WMG makes sales of about $4 billion per year; assume that about a fifth of that ($3 of a full-price CD) goes back to mission control, and their major cost is their staff, then they’re probably making $590 million before tax. $2 billion begins to look like a good deal. That said, presumably a lot of their revenue comes from new acts, and I don’t know if they’re any good at picking those.
Most of the reason for declining record sales in the US, by the way, is simply that there are fewer new releases in any given year — down 25% or so from highs in the mid-1990s. Since most fans buy only one copy of a given CD, this naturally leads to a ~25% drop in sales.
Damn my lack of prior research. I think you’re absolutely right on earnings multiples (for slightly wrong reasons, which I’ll pedantically talk about below); my point was more that I’d intuitively expect earnings to be higher given the content libraries that WMG has.
WMG, being private, doesn’t seem to publish detailed figures (there are probably some archived ones on the Time Warner site, which I can’t face searching through).
However, similar-but-slightly-smaller EMI made £300m (close to your WB estimate) last year on sales of £2.1bn (again, not far off WMG) – and only £147m of that was on recorded music (with a fairly poor 8% margin). Most of the rest of the profit was in music publishing, which has a margin of around 25% on revenues of only around £400m.
They don’t break down recorded music sales between new and archive content… but my hunch is that new releases provide a lot of volume, giving manufacturing and distribution economies of scale, but don’t directly make a profit (there are an awful lot of overpaid middlemen involved, and an awful lot of new deals and new records that flop). Meanwhile, with new releases covering the fixed costs, the back catalogue is the profit centre with margins approaching the publishing business (which is now mostly back catalogue focused).

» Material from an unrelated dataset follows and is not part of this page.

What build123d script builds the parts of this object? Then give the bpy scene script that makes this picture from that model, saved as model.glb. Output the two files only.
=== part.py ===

So if I were running a record company, I’d look at getting out of the new content business altogether, and using Internet distribution to cut the costs on releasing archive material (while possibly also licensing old content to other companies for CD release). However, I suspect the combination of P2P and iTunes may have made this plan unworkable…
"I don’t know if they’re any good at picking those."

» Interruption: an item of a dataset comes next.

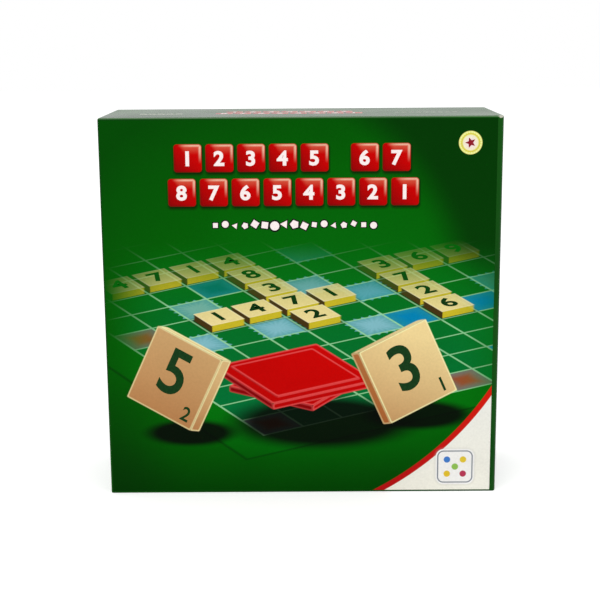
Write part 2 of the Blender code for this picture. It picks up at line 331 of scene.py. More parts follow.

Well Decca rejecting the Beatles, but picking the Stones (in desperation) speaks for itself. The mistake turned into the better investment, but that wasn’t intentional.
I’d assumed that CD sales had declined recently because CD owners had bought the CD versions of their favourite old albums by 2000. Roughly. most music buying is done by teenagers and young adults: after a point they slow down, if not stop. There was a craze among (relatively) affluent adults for re-buying vinyl albums as CDs, but that had to die out.
I don’t listen to Radio 3 enough. ("Late Junction" broadcasts just about the only music which interests me.) So the internet is where I get news of interesting new music from.
Record companies are being incredibly daft here. The teenage population (in the UK) is falling: ergo record sales fall. But they’re blinkered and are looking for someone to blame.
The only thing people like Simon Cowell had to offer their tame bands was a record deal. If you can record in your garage, and push your music on the net, you can tell these public schoolboys to get stuffed.
Internet 1, Cowell/Waterman and the rest of EMI etc, 0.
http://www.hoovers.com/warner-music/–ID__103153–/free-co-factsheet.xhtml was the source of my information. $4.2 billion in sales in 2002, and about 5,000 employees. Scaling from the EMI figures gives $600 million profit, very close to my estimate. It’s nice that two different methods give the same answer!
I hadn’t realised that music publishing was so profitable, by comparison to record sales.